WHAT THIS TASK INVOLVES: Each line in the entries below that holds the string "their" is to be listed.

# MATERIAL FOR THE TASK start

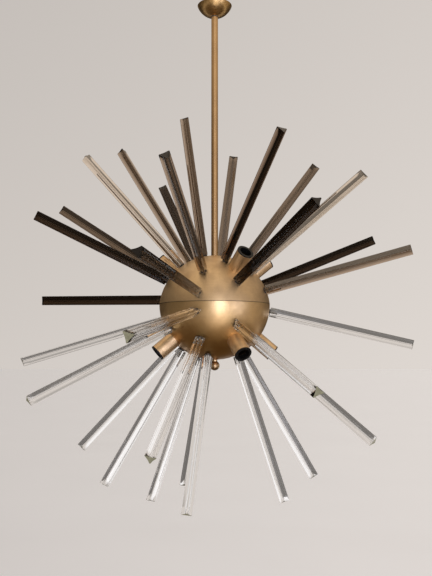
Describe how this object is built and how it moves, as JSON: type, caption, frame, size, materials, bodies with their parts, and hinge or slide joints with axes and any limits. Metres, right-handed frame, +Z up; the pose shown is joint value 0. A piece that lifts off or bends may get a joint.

# MATERIAL FOR THE TASK end
# MATERIAL FOR THE TASK start

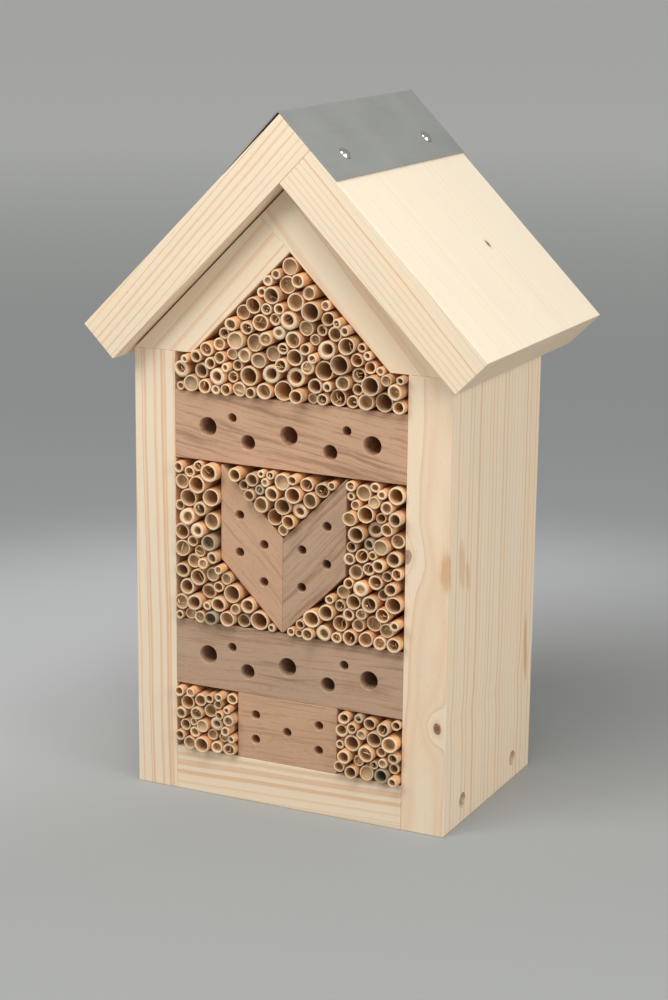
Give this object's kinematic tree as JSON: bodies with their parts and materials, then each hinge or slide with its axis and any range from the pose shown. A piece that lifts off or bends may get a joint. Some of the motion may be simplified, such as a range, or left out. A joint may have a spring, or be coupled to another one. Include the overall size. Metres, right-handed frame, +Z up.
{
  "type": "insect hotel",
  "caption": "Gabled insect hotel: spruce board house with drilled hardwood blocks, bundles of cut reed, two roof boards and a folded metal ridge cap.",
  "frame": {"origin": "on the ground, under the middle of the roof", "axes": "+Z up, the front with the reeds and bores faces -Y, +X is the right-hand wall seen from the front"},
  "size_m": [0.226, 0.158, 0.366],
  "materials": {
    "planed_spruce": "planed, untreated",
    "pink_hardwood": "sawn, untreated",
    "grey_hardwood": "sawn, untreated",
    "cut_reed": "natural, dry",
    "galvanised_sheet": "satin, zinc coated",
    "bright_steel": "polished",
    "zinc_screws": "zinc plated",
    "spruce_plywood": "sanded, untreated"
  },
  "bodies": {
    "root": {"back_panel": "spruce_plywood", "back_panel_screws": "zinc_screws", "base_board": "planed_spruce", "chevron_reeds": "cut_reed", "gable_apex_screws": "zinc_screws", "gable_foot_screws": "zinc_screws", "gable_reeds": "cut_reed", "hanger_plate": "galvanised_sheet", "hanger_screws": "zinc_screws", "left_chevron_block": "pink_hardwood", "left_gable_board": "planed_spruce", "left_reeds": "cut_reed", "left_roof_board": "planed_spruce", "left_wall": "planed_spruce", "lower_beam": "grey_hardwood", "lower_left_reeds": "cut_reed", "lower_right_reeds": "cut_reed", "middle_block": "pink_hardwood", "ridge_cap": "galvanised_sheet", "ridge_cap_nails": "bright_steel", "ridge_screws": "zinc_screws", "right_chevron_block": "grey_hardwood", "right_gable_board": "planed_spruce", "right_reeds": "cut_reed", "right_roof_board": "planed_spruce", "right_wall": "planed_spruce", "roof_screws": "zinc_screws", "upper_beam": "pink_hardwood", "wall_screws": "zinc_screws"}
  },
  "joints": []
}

# MATERIAL FOR THE TASK end
# MATERIAL FOR THE TASK start

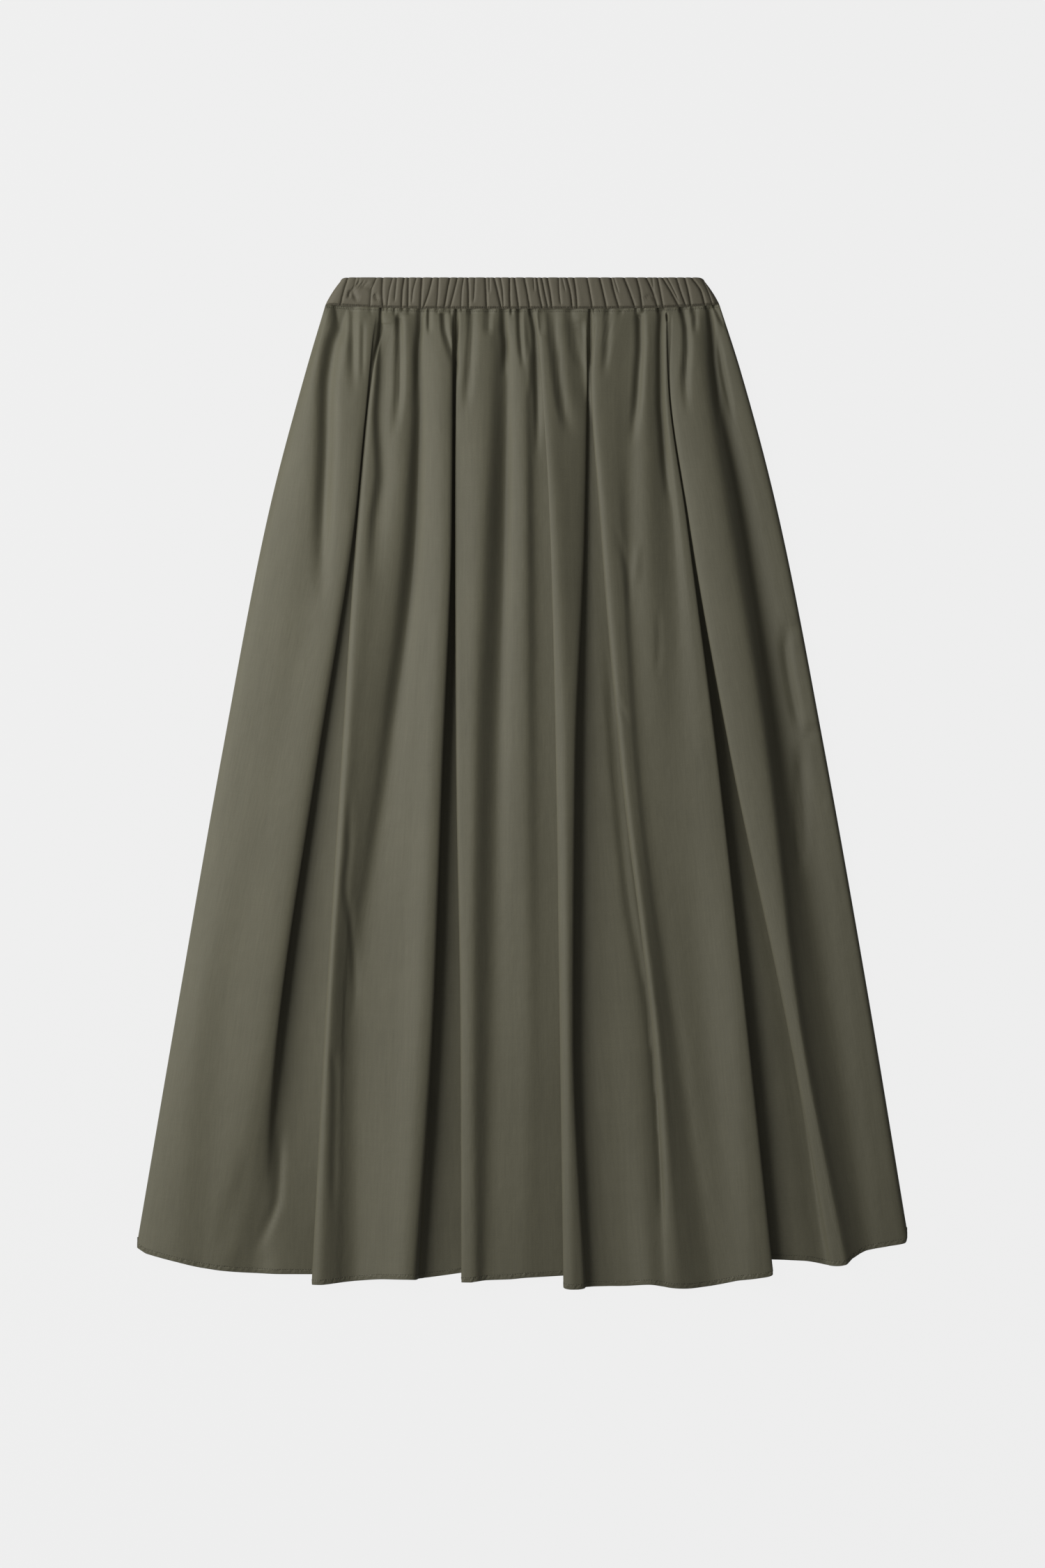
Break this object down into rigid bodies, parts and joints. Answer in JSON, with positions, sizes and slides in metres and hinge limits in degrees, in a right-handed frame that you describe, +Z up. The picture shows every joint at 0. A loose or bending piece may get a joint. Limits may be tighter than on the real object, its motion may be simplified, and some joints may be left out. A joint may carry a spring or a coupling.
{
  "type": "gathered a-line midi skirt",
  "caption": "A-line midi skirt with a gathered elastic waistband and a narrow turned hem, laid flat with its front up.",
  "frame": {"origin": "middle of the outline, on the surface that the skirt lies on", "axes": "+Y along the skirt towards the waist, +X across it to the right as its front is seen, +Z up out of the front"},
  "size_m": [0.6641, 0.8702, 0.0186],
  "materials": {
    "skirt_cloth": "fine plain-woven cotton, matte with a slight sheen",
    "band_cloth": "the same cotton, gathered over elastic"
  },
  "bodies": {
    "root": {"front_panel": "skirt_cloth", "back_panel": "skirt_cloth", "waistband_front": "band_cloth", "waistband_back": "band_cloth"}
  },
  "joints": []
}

# MATERIAL FOR THE TASK end

THE RESULT:
Describe how this object is built and how it moves, as JSON: type, caption, frame, size, materials, bodies with their parts, and hinge or slide joints with axes and any limits. Metres, right-handed frame, +Z up; the pose shown is joint value 0. A piece that lifts off or bends may get a joint.
Give this object's kinematic tree as JSON: bodies with their parts and materials, then each hinge or slide with its axis and any range from the pose shown. A piece that lifts off or bends may get a joint. Some of the motion may be simplified, such as a range, or left out. A joint may have a spring, or be coupled to another one. Include the overall size. Metres, right-handed frame, +Z up.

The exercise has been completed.